▸ MATERIAL:

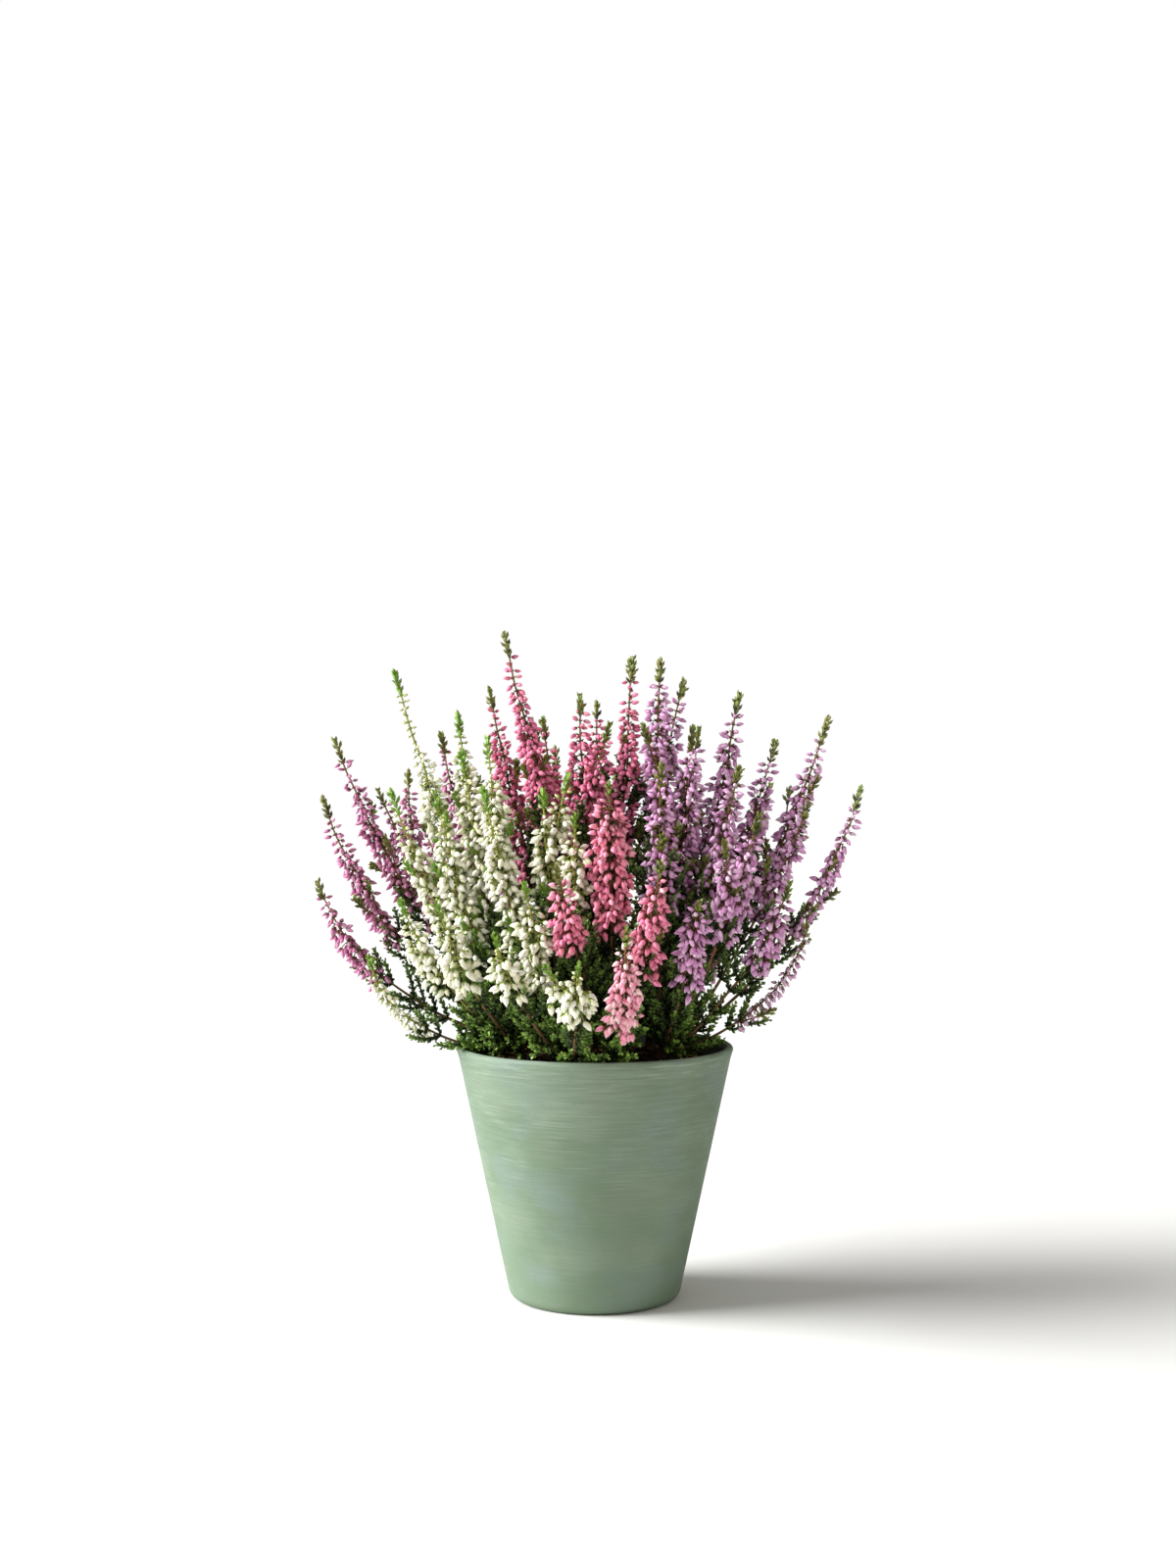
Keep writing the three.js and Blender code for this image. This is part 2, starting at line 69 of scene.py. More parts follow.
# Nodes: a wire is one output of a node, and sums and products of wires add Math nodes
class Wire:
    __add__ = __radd__ = mathsNode("ADD")
    __mul__ = __rmul__ = mathsNode("MULTIPLY")
    __sub__, __rsub__ = mathsNode("SUBTRACT"), mathsNode("SUBTRACT", True)
    __truediv__, __pow__ = mathsNode("DIVIDE"), mathsNode("POWER")
    __gt__, __lt__ = mathsNode("GREATER_THAN"), mathsNode("LESS_THAN")

    def __init__(self, graph, socket):
        self.graph, self.socket = graph, socket

    def out(self, name):
        return Wire(self.graph, self.socket.node.outputs[name])

    def parts(self):
        split = self.graph.add("ShaderNodeSeparateXYZ", {0: self})
        return [split.out(axis) for axis in "XYZ"]

    # A stretch of this value laid over another one, and held at both ends
    def span(self, low, high, start=0, end=1, way="LINEAR"):
        return self.graph.add("ShaderNodeMapRange", {0: self, 1: low, 2: high, 3: start, 4: end},
                              interpolation_type=way)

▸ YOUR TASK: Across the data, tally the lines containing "this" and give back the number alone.

▸ EXERCISE SOLUTION: 2